A similar analogy is for instance the fact we can all easily recognize differences between voices on our phones, we can know "that’s my mother on the end of the line" but the fact we have been given enough sonic information to *recognize* one person from another on the phone doesn’t entail that the voice on the phone is just how it actually sounds from the person in real life in front of you. There’s a difference between the experience of recognizing your mother’s voice on the phone and what your mother’s voice actually sounds like in real life, without the technological intervention.

I suggest that many "high resolution" sound systems mimic this problem insofar as they seem like they can provide high levels of detail that differentiate instruments and voices *within the confines of the music piece being played* or within *the confines of music generally played on that system*. They can give plenty of detail in a "black and white photograph" sense to allow you to finely identify certain characteristics of singers and instruments, while still withholding the actual "color" or full timbral realism. I remember this experience really hitting me hard when, in the late 90’s or so I finally heard a massive Infinity IRS speaker system. Playing an orchestral piece, for the first time closing my eyes I had the sensation of something like a full symphony orchestra playing in front of me. Except....the "color" was missing from the picture. That is, though I could easily identify all the solo instruments or sections, timbrally speaking they seemed made of the "wrong" stuff, like plasticized/electronic/metallic versions homogenizing everything. It just missed the effortless timbral rainbows that I hear from the real thing.

That really impressed upon me the problem of timbral believability, and the value any speaker would have that can increase timbral variety and believability for me.

And we all bring to a system our particular personal template of how we have perceived real life sounds of voices and instruments we care about.

So on this view, when I hear or read someone saying things like "the resolution of this system allowed me to differentiate between X and Y singer or instruments" that is a good sign....but it doesn’t tell me whether the instruments actually sound like the real instruments. Whether the timbrally true color is there.

I used to have recordings of instruments I play, that my sons played, my wife’s voice etc, that I’d play on speakers I owned or auditioned to look for this timbrally-true quality. On many high resolution speakers I could certainly tell "yes, that’s my guitar being played." But they didn’t actually *sound* like my guitar REALLY being played in front of me, because it was the wrong timbral "color/tone." It was some other electronic confection. Only on some speakers has my guitar recording sounds not just detailed, but *as it does timbrally* when I’m playing that guitar. There’s an inherent "Yes, that’s it" sensation when this happens.

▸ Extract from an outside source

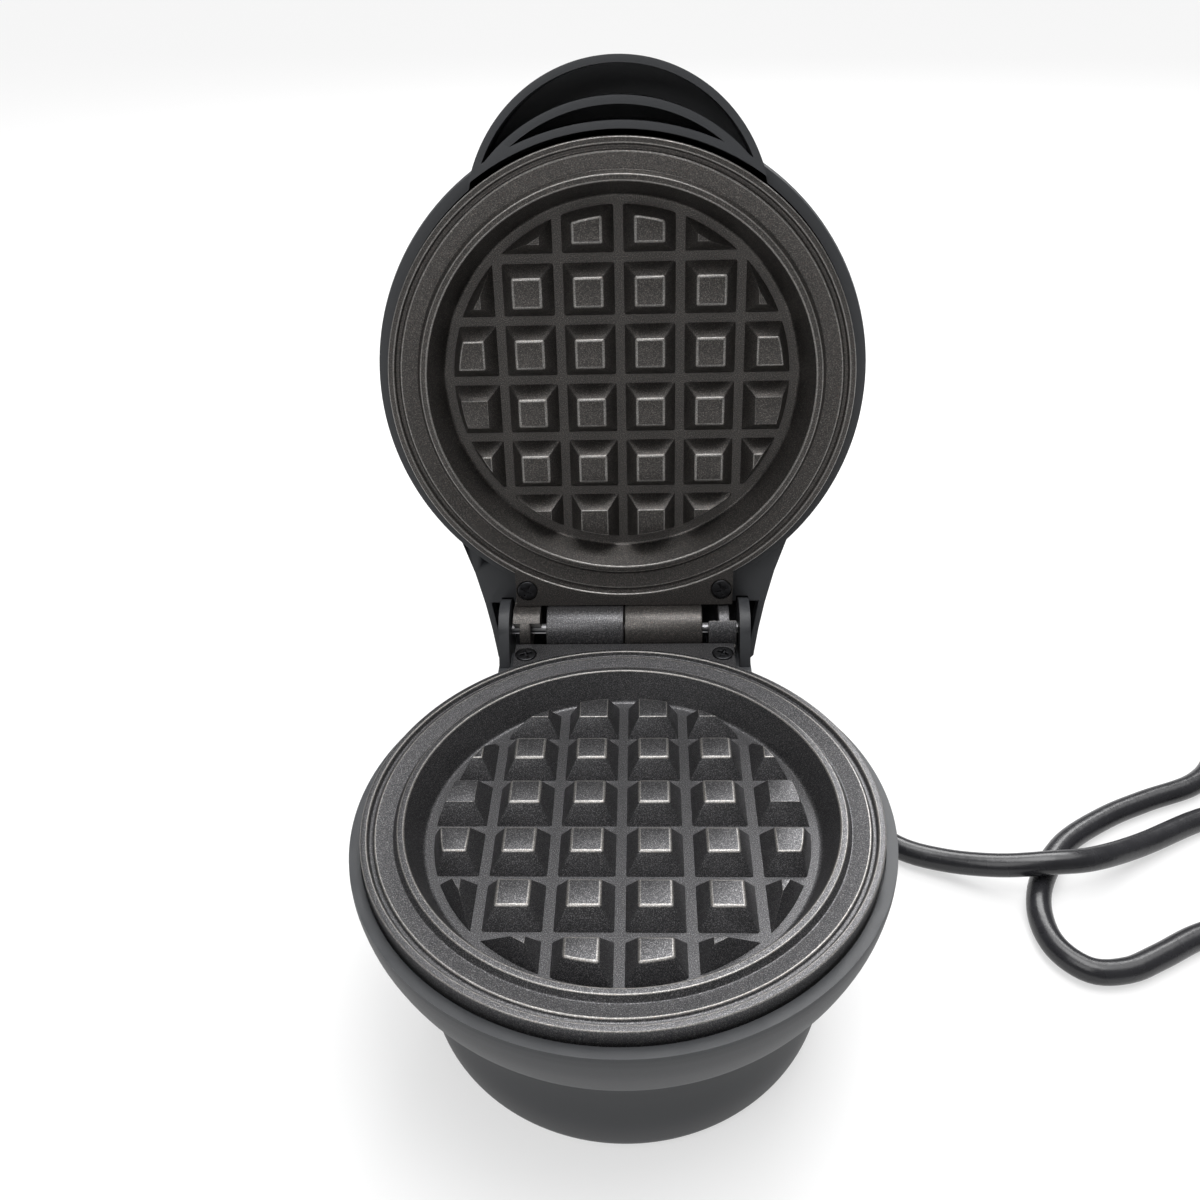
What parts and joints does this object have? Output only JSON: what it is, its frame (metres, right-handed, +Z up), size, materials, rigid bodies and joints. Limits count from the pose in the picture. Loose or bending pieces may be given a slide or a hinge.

It’s depressingly rare, though.



That was an interesting essay. The black and white photo analogy will help me better explain to my wife what I mean when I say some songs just don't sound right or natural. I play a sort of instrument, a mountain dulcimer and when I play Jeanie Ritchie I can tell she is playing the dulcimer but it doesn't sound like it does when I heard her live or what mine sounds like.  Most of the speakers mentioned in this thread I can never afford but it's an insightful thread.
@dracule1 seems to be a very elusive master of disguise popping up only very rarely in audio circles.

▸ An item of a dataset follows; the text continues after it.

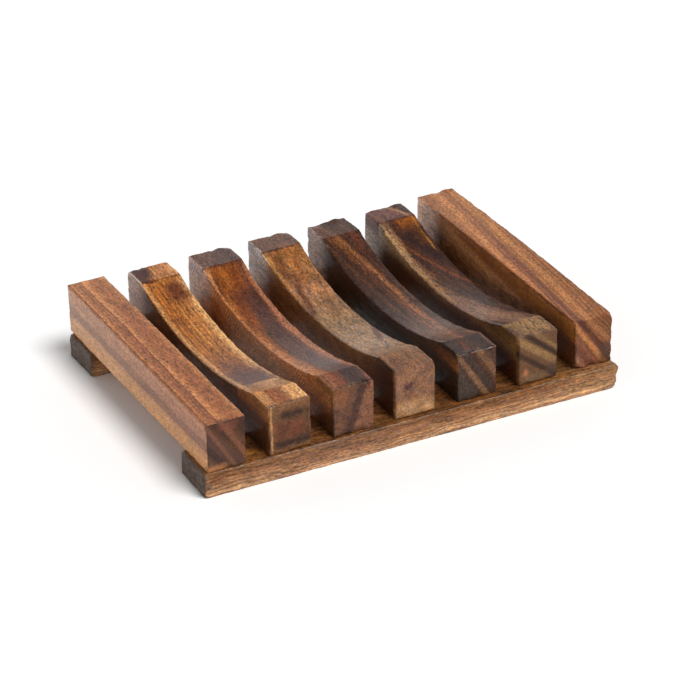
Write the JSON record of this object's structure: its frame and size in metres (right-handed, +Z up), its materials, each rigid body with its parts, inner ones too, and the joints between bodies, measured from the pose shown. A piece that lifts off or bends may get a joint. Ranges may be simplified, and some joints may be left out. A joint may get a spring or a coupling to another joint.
{
  "type": "soap dish",
  "caption": "Slatted wooden soap dish: square stained slats with a shared scoop lie across two flat rails and are nailed from below.",
  "frame": {"origin": "on the surface that the dish stands on, under the middle of its outline", "axes": "+X along the rails to the right, +Y from the front of the dish to its back, +Z up"},
  "size_m": [0.1202, 0.088, 0.021],
  "materials": {
    "reddish_slat_wood": "dark-stained hardwood under satin varnish, reddish brown with darker heart streaks",
    "honey_slat_wood": "stained hardwood under satin varnish, honey coloured with pale sapwood edges",
    "amber_slat_wood": "stained hardwood under satin varnish, amber brown with dark heart streaks",
    "dark_slat_wood": "dark heartwood under satin varnish, with tan streaks",
    "rail_wood": "coarse-grained stained hardwood under satin varnish, golden brown",
    "nail_steel": "bright drawn wire, slightly dulled"
  },
  "bodies": {
    "root": {"left_end_slat": "reddish_slat_wood", "scooped_slat_1": "honey_slat_wood", "scooped_slat_2": "amber_slat_wood", "scooped_slat_3": "amber_slat_wood", "scooped_slat_4": "dark_slat_wood", "scooped_slat_5": "dark_slat_wood", "right_end_slat": "reddish_slat_wood", "front_rail": "rail_wood", "back_rail": "rail_wood", "front_rail_nails": "nail_steel", "back_rail_nails": "nail_steel"}
  },
  "joints": []
}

They seek him here, they seek him there..
Speakers don't do math. Nor are they polymaths given the numbers of instruments, materials, musicians, tuning, styles, etc. etc. in existence.

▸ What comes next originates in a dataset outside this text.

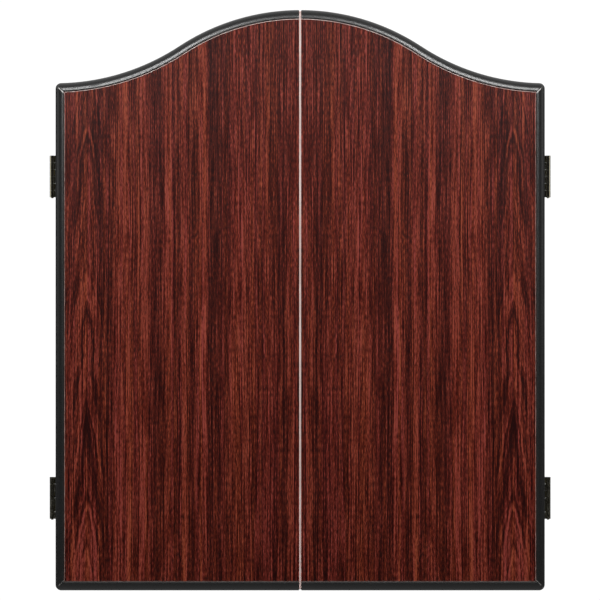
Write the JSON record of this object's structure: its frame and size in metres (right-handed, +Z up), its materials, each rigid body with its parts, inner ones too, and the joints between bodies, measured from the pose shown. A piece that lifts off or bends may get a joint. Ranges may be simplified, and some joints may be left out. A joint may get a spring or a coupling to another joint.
{
  "type": "dart board cabinet",
  "caption": "Wall-hung dart board cabinet with an arched top, hinged wood-grain doors in dark moulding, inner scoreboards and dart racks, and a bracket for a board.",
  "frame": {"origin": "on the wall plane, at the centre of the wall screw pattern, which is also the bull's-eye point of the board that hangs inside", "axes": "+Z up, the doors face -Y, +Y into the wall, +X to the right as seen from the front"},
  "size_m": [0.5282, 0.0896, 0.611],
  "materials": {
    "rosewood_print": "satin dark red wood-grain printed sheet",
    "fibreboard": "raw fibreboard",
    "black_backing": "matt black sheet",
    "white_band": "satin off-white edge band",
    "black_grained_moulding": "pebbled leather-grain black",
    "chalkboard": "matt chalkboard",
    "black_plastic": "moulded satin black",
    "brass": "brass plated",
    "zinc_steel": "zinc plated",
    "ferrite": "sintered ferrite",
    "rubber": "matt",
    "beech": "raw beech",
    "black_carcass": "black vinyl-wrapped board, leather grain"
  },
  "bodies": {
    "cabinet": {"arch_top_panel": "black_carcass", "back_panel": "black_carcass", "back_panel_screws": "zinc_steel", "board_bracket": "zinc_steel", "board_bracket_screws": "zinc_steel", "bottom_catch_housing": "black_plastic", "bottom_catch_screws": "zinc_steel", "bottom_panel": "black_carcass", "carcass_dowels": "beech", "catch_magnets": "ferrite", "catch_pole_plates": "zinc_steel", "door_bumpers": "rubber", "hinge_box_leaf_lower_left": "brass", "hinge_box_leaf_lower_right": "brass", "hinge_box_leaf_upper_left": "brass", "hinge_box_leaf_upper_right": "brass", "hinge_box_screws_left": "brass", "hinge_box_screws_right": "brass", "hinge_pin_lower_left": "brass", "hinge_pin_lower_right": "brass", "hinge_pin_upper_left": "brass", "hinge_pin_upper_right": "brass", "side_panel_left": "black_carcass", "side_panel_right": "black_carcass", "top_catch_housing": "black_plastic", "top_catch_screws": "zinc_steel"},
    "door_left": {"left_door_bottom_moulding": "black_grained_moulding", "left_door_core": "fibreboard", "left_door_dart_rack": "black_plastic", "left_door_edge_band": "white_band", "left_door_face_sheet": "rosewood_print", "left_door_hinge_leaf_lower": "brass", "left_door_hinge_leaf_upper": "brass", "left_door_hinge_screws": "brass", "left_door_inner_sheet": "black_backing", "left_door_rack_screws": "zinc_steel", "left_door_scoreboard": "chalkboard", "left_door_side_moulding": "black_grained_moulding", "left_door_strike_bottom": "zinc_steel", "left_door_strike_screws": "zinc_steel", "left_door_strike_top": "zinc_steel", "left_door_top_moulding": "black_grained_moulding"},
    "door_right": {"right_door_bottom_moulding": "black_grained_moulding", "right_door_core": "fibreboard", "right_door_dart_rack": "black_plastic", "right_door_edge_band": "white_band", "right_door_face_sheet": "rosewood_print", "right_door_hinge_leaf_lower": "brass", "right_door_hinge_leaf_upper": "brass", "right_door_hinge_screws": "brass", "right_door_inner_sheet": "black_backing", "right_door_rack_screws": "zinc_steel", "right_door_scoreboard": "chalkboard", "right_door_side_moulding": "black_grained_moulding", "right_door_strike_bottom": "zinc_steel", "right_door_strike_screws": "zinc_steel", "right_door_strike_top": "zinc_steel", "right_door_top_moulding": "black_grained_moulding"}
  },
  "joints": [
    {"name": "door_left_hinge", "type": "hinge", "parent": "cabinet", "child": "door_left", "pos_m": [-0.2614, -0.0723, 0], "axis": [0, 0, -1], "range_deg": [0, 180]},
    {"name": "door_right_hinge", "type": "hinge", "parent": "cabinet", "child": "door_right", "pos_m": [0.2614, -0.0723, 0], "axis": [0, 0, 1], "range_deg": [0, 180]}
  ]
}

Yes it's fair to say that all speakers must either be adding or subtracting to timbre

Timbre is the human (expert) perception of the sound of a note made by a specific (tuned) instrument, brought into existence by a musician.

Instrument. Musician. Human Perception of Sound. Note: No speakers involved.

From this point on, there is a very long chain which attempts to provide a 'facsimile' of that note. What you are hearing in your listening chair has to do with that entire chain.